* begin Entries provided *

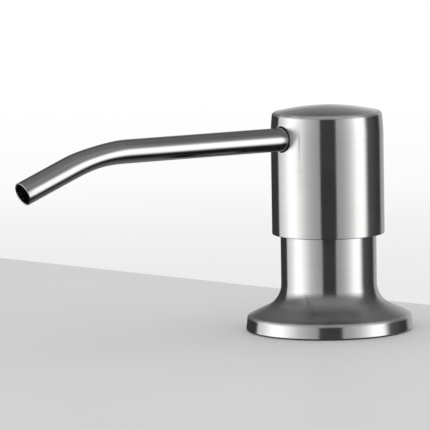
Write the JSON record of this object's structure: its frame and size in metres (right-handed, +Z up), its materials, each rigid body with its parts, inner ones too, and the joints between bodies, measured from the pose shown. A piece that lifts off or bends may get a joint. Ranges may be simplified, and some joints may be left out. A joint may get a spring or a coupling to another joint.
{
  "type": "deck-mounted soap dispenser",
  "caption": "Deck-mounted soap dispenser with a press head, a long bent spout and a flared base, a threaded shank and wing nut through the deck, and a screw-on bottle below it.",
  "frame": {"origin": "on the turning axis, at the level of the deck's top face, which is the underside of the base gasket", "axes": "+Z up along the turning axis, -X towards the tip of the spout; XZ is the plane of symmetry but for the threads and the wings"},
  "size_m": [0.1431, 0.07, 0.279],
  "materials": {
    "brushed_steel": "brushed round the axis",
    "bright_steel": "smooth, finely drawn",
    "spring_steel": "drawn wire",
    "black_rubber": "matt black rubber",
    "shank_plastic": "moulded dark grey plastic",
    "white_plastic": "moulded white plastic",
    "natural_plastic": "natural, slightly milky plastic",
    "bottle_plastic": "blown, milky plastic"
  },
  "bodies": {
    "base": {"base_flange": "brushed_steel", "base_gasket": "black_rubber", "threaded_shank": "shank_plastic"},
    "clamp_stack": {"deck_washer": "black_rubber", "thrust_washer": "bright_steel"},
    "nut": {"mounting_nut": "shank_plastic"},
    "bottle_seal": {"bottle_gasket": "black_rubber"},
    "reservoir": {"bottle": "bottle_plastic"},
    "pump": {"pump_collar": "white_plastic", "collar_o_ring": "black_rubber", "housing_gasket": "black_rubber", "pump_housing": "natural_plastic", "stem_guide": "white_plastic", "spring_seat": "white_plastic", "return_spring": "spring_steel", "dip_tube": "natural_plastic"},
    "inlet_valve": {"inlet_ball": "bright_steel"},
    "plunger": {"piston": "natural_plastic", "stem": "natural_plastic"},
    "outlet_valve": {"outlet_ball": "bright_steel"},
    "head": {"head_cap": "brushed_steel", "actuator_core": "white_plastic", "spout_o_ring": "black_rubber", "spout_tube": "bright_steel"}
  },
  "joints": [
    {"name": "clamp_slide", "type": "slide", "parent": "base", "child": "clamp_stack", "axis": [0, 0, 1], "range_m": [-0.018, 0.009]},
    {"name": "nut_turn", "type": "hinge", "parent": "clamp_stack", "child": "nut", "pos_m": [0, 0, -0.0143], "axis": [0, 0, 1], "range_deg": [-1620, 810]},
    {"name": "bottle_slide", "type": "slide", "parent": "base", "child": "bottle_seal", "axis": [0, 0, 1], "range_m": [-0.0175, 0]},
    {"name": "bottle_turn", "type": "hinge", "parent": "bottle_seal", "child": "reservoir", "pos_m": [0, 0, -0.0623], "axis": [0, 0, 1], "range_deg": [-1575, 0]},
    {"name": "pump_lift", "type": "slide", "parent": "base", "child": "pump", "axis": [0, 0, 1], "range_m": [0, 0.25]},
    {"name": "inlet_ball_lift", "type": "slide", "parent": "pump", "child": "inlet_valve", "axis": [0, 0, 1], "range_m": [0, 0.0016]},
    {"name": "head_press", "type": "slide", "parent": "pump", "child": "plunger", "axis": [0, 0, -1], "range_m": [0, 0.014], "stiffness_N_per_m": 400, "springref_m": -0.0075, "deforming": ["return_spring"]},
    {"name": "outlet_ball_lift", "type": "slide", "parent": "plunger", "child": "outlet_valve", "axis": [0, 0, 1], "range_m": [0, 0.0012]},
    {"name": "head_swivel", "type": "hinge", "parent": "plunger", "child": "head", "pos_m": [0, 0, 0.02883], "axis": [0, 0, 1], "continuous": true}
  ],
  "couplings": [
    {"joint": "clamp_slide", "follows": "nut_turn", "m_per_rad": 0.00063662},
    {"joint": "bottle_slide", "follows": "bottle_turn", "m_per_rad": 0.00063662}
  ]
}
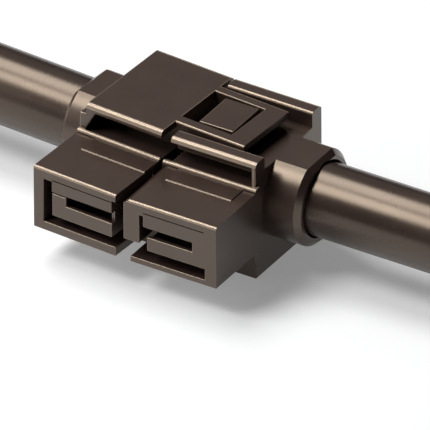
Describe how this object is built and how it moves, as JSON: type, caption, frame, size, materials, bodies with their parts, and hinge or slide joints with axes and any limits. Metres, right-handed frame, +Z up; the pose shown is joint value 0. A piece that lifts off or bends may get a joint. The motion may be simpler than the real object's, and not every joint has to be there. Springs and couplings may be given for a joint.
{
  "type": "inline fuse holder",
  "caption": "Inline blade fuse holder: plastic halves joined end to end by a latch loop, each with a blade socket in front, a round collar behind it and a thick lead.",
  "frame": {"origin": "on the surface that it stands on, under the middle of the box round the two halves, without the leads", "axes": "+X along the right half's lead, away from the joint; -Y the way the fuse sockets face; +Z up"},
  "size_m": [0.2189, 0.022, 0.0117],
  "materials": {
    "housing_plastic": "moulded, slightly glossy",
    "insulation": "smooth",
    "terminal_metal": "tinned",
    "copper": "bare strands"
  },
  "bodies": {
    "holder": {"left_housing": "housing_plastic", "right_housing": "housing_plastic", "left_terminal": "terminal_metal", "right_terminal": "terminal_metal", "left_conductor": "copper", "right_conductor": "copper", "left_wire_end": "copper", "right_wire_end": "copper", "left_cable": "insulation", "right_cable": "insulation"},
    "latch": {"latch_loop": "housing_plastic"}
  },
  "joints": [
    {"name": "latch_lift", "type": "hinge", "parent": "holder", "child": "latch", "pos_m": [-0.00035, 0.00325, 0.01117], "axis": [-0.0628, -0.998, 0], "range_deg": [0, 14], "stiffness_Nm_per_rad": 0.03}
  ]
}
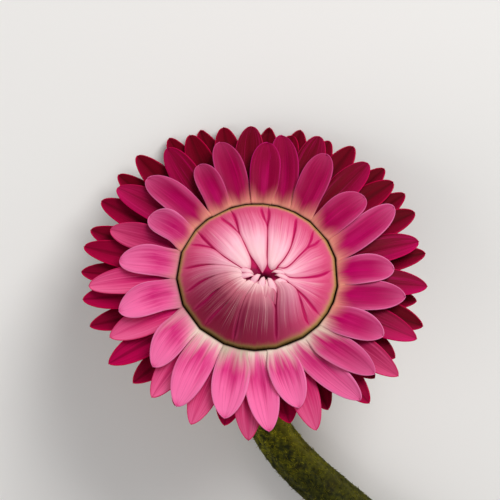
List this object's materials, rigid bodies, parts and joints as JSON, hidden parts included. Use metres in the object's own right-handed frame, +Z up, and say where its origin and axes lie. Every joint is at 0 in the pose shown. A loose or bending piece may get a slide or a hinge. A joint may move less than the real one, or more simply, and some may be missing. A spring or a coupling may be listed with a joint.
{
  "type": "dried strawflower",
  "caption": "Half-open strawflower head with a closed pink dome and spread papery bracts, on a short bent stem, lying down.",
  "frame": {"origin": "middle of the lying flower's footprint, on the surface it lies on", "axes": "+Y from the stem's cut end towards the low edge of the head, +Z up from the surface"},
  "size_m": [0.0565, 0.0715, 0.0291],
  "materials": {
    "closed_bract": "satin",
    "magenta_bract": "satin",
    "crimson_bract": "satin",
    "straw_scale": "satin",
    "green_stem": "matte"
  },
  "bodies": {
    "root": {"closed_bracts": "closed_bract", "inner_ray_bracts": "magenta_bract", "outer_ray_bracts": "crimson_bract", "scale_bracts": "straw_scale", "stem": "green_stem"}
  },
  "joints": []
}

* end Entries provided *
* begin Entries provided *

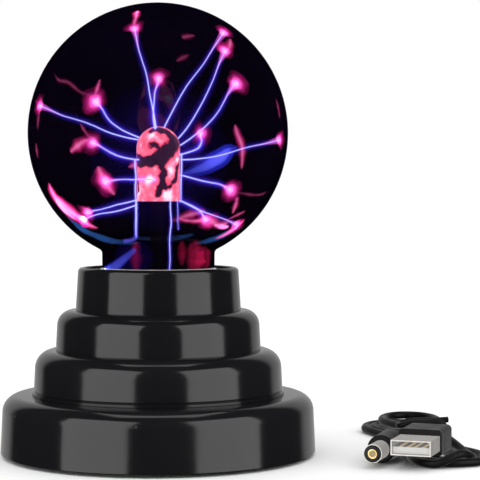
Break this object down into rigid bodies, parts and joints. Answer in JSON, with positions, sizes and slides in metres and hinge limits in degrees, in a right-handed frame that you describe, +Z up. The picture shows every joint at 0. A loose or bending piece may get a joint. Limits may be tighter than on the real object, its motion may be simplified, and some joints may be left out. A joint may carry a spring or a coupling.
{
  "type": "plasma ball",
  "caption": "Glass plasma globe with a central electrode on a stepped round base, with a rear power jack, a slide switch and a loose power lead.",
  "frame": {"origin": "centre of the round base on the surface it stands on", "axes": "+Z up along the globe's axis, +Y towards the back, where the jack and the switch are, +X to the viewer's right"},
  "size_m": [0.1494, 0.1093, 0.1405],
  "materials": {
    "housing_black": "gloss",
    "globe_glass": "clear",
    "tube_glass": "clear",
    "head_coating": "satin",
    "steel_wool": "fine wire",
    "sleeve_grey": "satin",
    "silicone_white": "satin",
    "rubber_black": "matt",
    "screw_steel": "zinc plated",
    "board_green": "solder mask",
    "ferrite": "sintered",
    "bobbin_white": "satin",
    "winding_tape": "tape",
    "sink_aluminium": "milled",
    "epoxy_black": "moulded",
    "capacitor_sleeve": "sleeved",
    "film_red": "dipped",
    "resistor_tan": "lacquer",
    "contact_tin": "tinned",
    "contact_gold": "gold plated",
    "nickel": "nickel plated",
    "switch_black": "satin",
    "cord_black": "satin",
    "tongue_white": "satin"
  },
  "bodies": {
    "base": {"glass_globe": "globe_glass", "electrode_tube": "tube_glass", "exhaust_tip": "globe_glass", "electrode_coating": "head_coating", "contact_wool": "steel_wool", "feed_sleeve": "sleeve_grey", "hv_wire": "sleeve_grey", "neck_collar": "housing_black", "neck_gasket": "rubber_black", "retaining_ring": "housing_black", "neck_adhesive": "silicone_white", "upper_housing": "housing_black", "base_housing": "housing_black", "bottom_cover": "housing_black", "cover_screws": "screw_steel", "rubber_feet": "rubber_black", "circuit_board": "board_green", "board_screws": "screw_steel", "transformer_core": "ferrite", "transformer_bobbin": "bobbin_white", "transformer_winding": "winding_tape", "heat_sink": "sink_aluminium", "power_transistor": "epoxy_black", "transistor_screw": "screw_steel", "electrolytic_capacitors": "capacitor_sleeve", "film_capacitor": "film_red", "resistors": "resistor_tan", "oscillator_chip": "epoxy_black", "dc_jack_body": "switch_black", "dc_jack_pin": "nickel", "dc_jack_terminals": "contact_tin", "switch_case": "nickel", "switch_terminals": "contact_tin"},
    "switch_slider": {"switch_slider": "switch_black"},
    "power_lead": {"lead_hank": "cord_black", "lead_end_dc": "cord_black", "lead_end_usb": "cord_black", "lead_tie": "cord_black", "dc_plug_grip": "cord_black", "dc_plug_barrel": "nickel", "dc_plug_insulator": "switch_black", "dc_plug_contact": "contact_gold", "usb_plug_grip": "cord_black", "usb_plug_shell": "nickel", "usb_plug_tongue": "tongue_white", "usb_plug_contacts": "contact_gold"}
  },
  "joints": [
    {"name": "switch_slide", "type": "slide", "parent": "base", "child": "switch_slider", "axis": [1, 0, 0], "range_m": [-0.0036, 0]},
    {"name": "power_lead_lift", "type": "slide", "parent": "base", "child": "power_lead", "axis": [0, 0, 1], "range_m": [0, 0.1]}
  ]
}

* end Entries provided *

- Given task: Report the number of lines above that contain the word "bends", and only that number.

- Answer: 2